[START]
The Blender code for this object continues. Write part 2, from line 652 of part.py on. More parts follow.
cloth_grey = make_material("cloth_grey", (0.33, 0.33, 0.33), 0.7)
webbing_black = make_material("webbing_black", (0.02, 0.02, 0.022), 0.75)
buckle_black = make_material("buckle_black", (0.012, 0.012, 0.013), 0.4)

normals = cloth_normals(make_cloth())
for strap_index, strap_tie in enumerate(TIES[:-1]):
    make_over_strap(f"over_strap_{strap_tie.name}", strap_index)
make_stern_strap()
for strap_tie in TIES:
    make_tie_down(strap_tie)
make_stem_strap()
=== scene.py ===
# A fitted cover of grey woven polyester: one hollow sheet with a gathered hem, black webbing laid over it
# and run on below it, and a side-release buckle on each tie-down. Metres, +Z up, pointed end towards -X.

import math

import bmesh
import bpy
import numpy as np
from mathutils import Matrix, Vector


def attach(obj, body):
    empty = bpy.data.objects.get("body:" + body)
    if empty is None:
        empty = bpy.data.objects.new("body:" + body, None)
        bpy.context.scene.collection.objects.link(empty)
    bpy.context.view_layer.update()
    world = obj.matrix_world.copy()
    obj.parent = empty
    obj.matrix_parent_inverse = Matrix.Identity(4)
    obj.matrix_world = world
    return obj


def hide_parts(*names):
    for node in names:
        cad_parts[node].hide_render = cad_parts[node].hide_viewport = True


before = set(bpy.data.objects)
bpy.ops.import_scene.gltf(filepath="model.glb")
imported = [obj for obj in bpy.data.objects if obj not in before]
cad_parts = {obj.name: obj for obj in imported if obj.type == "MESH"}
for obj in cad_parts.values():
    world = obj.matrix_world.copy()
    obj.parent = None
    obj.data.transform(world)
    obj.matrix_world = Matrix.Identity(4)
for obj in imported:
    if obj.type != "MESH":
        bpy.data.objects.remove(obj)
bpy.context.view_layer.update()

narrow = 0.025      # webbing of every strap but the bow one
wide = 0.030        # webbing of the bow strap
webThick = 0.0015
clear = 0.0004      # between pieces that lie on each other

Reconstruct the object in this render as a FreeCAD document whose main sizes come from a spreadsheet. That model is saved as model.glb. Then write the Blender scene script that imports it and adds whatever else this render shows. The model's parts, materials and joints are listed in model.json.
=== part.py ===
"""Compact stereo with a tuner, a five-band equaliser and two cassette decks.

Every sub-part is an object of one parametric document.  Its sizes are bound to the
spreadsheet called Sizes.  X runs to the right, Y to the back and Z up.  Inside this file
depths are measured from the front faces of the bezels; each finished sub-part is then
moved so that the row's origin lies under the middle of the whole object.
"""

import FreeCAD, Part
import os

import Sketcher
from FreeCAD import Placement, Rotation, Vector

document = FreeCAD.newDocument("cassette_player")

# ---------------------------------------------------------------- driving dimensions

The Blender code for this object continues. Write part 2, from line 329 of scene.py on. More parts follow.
[END]
• **Problem**
Quote the data above from the line containing "normals = cloth_normals(make_cloth())" to the line containing "obj.parent = None", inclusive, and stop.

• **Exercise result**
normals = cloth_normals(make_cloth())
for strap_index, strap_tie in enumerate(TIES[:-1]):
    make_over_strap(f"over_strap_{strap_tie.name}", strap_index)
make_stern_strap()
for strap_tie in TIES:
    make_tie_down(strap_tie)
make_stem_strap()
=== scene.py ===
# A fitted cover of grey woven polyester: one hollow sheet with a gathered hem, black webbing laid over it
# and run on below it, and a side-release buckle on each tie-down. Metres, +Z up, pointed end towards -X.

import math

import bmesh
import bpy
import numpy as np
from mathutils import Matrix, Vector


def attach(obj, body):
    empty = bpy.data.objects.get("body:" + body)
    if empty is None:
        empty = bpy.data.objects.new("body:" + body, None)
        bpy.context.scene.collection.objects.link(empty)
    bpy.context.view_layer.update()
    world = obj.matrix_world.copy()
    obj.parent = empty
    obj.matrix_parent_inverse = Matrix.Identity(4)
    obj.matrix_world = world
    return obj


def hide_parts(*names):
    for node in names:
        cad_parts[node].hide_render = cad_parts[node].hide_viewport = True


before = set(bpy.data.objects)
bpy.ops.import_scene.gltf(filepath="model.glb")
imported = [obj for obj in bpy.data.objects if obj not in before]
cad_parts = {obj.name: obj for obj in imported if obj.type == "MESH"}
for obj in cad_parts.values():
    world = obj.matrix_world.copy()
    obj.parent = None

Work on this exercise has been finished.